* BEGIN *

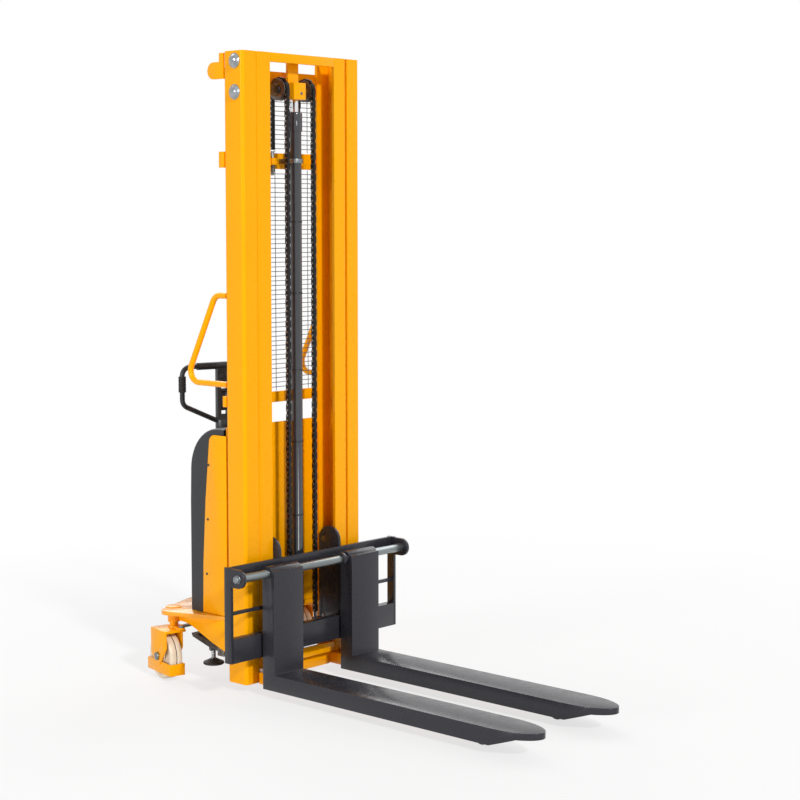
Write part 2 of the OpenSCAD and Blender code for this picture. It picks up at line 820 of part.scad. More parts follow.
module lock_foot() {
    color("black") at_mast() {
        bar_x([lock_x - 17, lock_x + 17], foot_y, foot_pin_z, 4 - RUN);
        bar_x([lock_x - 8, lock_x + 8], foot_y, foot_pin_z, 4.9);
        translate([lock_x, foot_y, 0]) rotate_extrude()
            polygon([[0, 45], [37, 45], [40, 49], [38, 54], [24, 60], [13, 66], [8, 70], [8, 99], [0, 99]]);
    }
}

outer_upright(-1);  // outer_upright_left
outer_upright(1);  // outer_upright_right
mast_top_plate();
mast_mid_beam();
mast_low_beam();
base_beam();
leg(-1);  // leg_left
leg(1);  // leg_right
base_plate();
gussets();
rear_cover();
side_panels();
front_panel();
battery();
pump_unit();
charger();
lift_cylinder();
cylinder_clamp();
cable_ties();
hydraulic_hose();
mesh_guard();
grab_rails();
chain_anchors();
slide_pads();
panel_screws();
lock_bracket();
bearing_caps();
inner_uprights();
inner_beams();
rod_bracket();
piston_rod();
chain_rollers();
mast_rollers();
chain_front();
chain_wraps();
chain_rear();
carriage_sides();
carriage_beams();
roller_brackets();
carriage_roller_pair(lower_roller_z);  // lower_rollers
carriage_roller_pair(upper_roller_z);  // upper_rollers
fork_bar();
bar_bolts();
fork(fork_left_x);  // fork_left
fork(fork_right_x);  // fork_right
load_roller(-1);  // load_roller_left
load_roller(1);  // load_roller_right
caster(-1);  // caster_left
caster(1);  // caster_right
caster_wheel(-1);  // caster_wheel_left
caster_wheel(1);  // caster_wheel_right
tie_bar();
steer_head();
handle_arm();
handle_loop();
lowering_lever();
lock_pedal();
lock_foot();
stop_button();
key_switch();
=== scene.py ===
"""Looks of the walkie stacker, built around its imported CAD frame.

Every CAD node is taken over as a copy with softened edges and its own finish, except the chains, which are
built link by link. Grips, rockers, weld seams, the battery gauge and small fittings are added. All places
come from the frame and from the few sizes that the classes hold, in metres, with the forks pointing to -Y.
"""

import json
import logging
import math
from collections.abc import Callable, Iterable
from dataclasses import dataclass
from enum import Enum

import bmesh
import bpy
from mathutils import Matrix, Vector


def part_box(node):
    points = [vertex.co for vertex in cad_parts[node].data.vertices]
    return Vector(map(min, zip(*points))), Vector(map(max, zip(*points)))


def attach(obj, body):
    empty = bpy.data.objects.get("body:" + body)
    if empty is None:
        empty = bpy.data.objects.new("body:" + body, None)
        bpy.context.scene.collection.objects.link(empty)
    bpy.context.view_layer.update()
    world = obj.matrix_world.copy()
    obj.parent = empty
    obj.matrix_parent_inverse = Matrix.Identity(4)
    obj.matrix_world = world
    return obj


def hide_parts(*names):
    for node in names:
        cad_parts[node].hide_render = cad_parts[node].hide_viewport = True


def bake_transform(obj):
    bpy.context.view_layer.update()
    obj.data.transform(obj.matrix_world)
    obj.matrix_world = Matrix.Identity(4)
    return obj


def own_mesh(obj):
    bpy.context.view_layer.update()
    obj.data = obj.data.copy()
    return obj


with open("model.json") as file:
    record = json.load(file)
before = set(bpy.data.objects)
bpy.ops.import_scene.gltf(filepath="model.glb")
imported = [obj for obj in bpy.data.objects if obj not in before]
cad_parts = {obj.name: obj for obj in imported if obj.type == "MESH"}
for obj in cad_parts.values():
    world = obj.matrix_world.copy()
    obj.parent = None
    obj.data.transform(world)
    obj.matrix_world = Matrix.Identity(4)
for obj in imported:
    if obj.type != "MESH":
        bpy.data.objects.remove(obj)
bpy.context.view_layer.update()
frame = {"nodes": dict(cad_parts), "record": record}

LOG = logging.getLogger("stacker")
BEHAVIOUR = frame["record"]["behaviour"]
BODY_OF = {node: body for body, nodes in BEHAVIOUR["bodies"].items() for node in nodes}
PIVOTS = {joint["name"]: Vector(joint["pos_m"]) for joint in BEHAVIOUR["joints"] if "pos_m" in joint}
MM = 0.001
SHARP = math.radians(28)
FLAT = math.radians(0.4)
WELD = 2e-6
SPECKS_PER_METRE = 260.0
SPECK_REACH = 0.35
DUST_TOP = 0.22
DUST_PATCHES = 14.0
DUST_COLOUR = (150, 135, 115)

Colour = tuple[float, float, float]
Point = tuple[float, float, float]


def linear(rgb: Colour) -> tuple[float, float, float, float]:
    """Turns a display colour into the linear colour that a shader takes.

    Args:
        rgb: Red, green and blue from 0 to 255.

    Returns:
        Linear red, green, blue and an alpha of 1.
    """
    parts = [v / 255 for v in rgb]
    low = [v / 12.92 if v <= 0.04045 else ((v + 0.055) / 1.055) ** 2.4 for v in parts]
    return (low[0], low[1], low[2], 1.0)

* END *

In the material above, locate the line containing "cable_ties();" and the line containing "if empty is". Transcribe exactly those two lines and every line between them, and nothing more.

cable_ties();
hydraulic_hose();
mesh_guard();
grab_rails();
chain_anchors();
slide_pads();
panel_screws();
lock_bracket();
bearing_caps();
inner_uprights();
inner_beams();
rod_bracket();
piston_rod();
chain_rollers();
mast_rollers();
chain_front();
chain_wraps();
chain_rear();
carriage_sides();
carriage_beams();
roller_brackets();
carriage_roller_pair(lower_roller_z);  // lower_rollers
carriage_roller_pair(upper_roller_z);  // upper_rollers
fork_bar();
bar_bolts();
fork(fork_left_x);  // fork_left
fork(fork_right_x);  // fork_right
load_roller(-1);  // load_roller_left
load_roller(1);  // load_roller_right
caster(-1);  // caster_left
caster(1);  // caster_right
caster_wheel(-1);  // caster_wheel_left
caster_wheel(1);  // caster_wheel_right
tie_bar();
steer_head();
handle_arm();
handle_loop();
lowering_lever();
lock_pedal();
lock_foot();
stop_button();
key_switch();
=== scene.py ===
"""Looks of the walkie stacker, built around its imported CAD frame.

Every CAD node is taken over as a copy with softened edges and its own finish, except the chains, which are
built link by link. Grips, rockers, weld seams, the battery gauge and small fittings are added. All places
come from the frame and from the few sizes that the classes hold, in metres, with the forks pointing to -Y.
"""

import json
import logging
import math
from collections.abc import Callable, Iterable
from dataclasses import dataclass
from enum import Enum

import bmesh
import bpy
from mathutils import Matrix, Vector


def part_box(node):
    points = [vertex.co for vertex in cad_parts[node].data.vertices]
    return Vector(map(min, zip(*points))), Vector(map(max, zip(*points)))


def attach(obj, body):
    empty = bpy.data.objects.get("body:" + body)
    if empty is None:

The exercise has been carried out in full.